• [EXERCISE DESCRIPTION]: The data below must be copied in full and without any change.

• [INFORMATION SHOWN]:
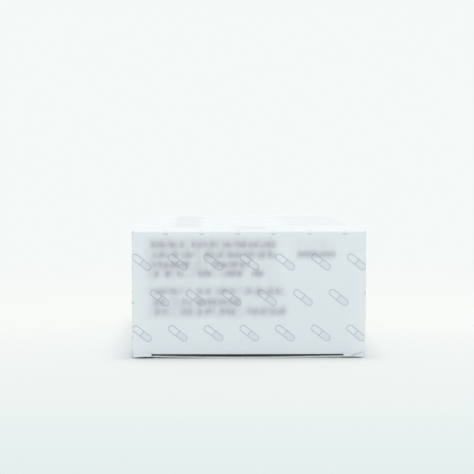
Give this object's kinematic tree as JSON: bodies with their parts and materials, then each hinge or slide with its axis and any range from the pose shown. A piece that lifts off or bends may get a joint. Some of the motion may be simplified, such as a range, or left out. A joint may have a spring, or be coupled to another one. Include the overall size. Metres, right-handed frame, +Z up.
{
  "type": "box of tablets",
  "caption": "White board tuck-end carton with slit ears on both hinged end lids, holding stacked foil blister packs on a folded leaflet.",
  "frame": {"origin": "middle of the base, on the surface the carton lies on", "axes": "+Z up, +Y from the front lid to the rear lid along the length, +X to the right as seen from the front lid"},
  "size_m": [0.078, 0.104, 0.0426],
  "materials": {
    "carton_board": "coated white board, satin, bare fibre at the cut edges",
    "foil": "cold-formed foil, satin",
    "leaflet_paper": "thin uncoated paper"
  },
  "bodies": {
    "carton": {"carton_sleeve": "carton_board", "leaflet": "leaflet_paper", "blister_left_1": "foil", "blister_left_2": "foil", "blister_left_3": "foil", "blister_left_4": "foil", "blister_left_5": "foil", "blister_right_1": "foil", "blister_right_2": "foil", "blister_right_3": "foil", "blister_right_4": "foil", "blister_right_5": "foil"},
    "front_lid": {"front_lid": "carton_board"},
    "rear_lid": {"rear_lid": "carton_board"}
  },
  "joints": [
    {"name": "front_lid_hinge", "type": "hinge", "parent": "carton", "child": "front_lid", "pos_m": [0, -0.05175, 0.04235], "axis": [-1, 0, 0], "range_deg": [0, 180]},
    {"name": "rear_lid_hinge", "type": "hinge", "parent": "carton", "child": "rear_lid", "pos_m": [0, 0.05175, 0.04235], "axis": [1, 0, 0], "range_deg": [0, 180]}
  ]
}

• [WRITTEN RESPONSE]:
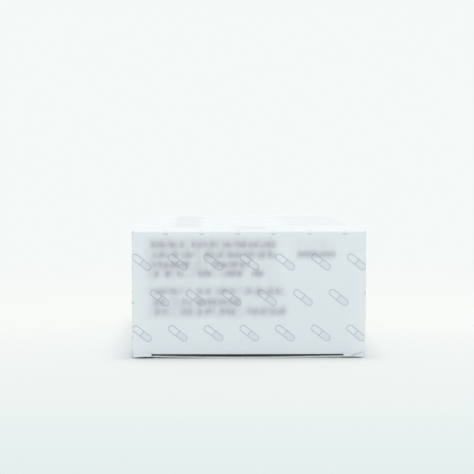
Give this object's kinematic tree as JSON: bodies with their parts and materials, then each hinge or slide with its axis and any range from the pose shown. A piece that lifts off or bends may get a joint. Some of the motion may be simplified, such as a range, or left out. A joint may have a spring, or be coupled to another one. Include the overall size. Metres, right-handed frame, +Z up.
{
  "type": "box of tablets",
  "caption": "White board tuck-end carton with slit ears on both hinged end lids, holding stacked foil blister packs on a folded leaflet.",
  "frame": {"origin": "middle of the base, on the surface the carton lies on", "axes": "+Z up, +Y from the front lid to the rear lid along the length, +X to the right as seen from the front lid"},
  "size_m": [0.078, 0.104, 0.0426],
  "materials": {
    "carton_board": "coated white board, satin, bare fibre at the cut edges",
    "foil": "cold-formed foil, satin",
    "leaflet_paper": "thin uncoated paper"
  },
  "bodies": {
    "carton": {"carton_sleeve": "carton_board", "leaflet": "leaflet_paper", "blister_left_1": "foil", "blister_left_2": "foil", "blister_left_3": "foil", "blister_left_4": "foil", "blister_left_5": "foil", "blister_right_1": "foil", "blister_right_2": "foil", "blister_right_3": "foil", "blister_right_4": "foil", "blister_right_5": "foil"},
    "front_lid": {"front_lid": "carton_board"},
    "rear_lid": {"rear_lid": "carton_board"}
  },
  "joints": [
    {"name": "front_lid_hinge", "type": "hinge", "parent": "carton", "child": "front_lid", "pos_m": [0, -0.05175, 0.04235], "axis": [-1, 0, 0], "range_deg": [0, 180]},
    {"name": "rear_lid_hinge", "type": "hinge", "parent": "carton", "child": "rear_lid", "pos_m": [0, 0.05175, 0.04235], "axis": [1, 0, 0], "range_deg": [0, 180]}
  ]
}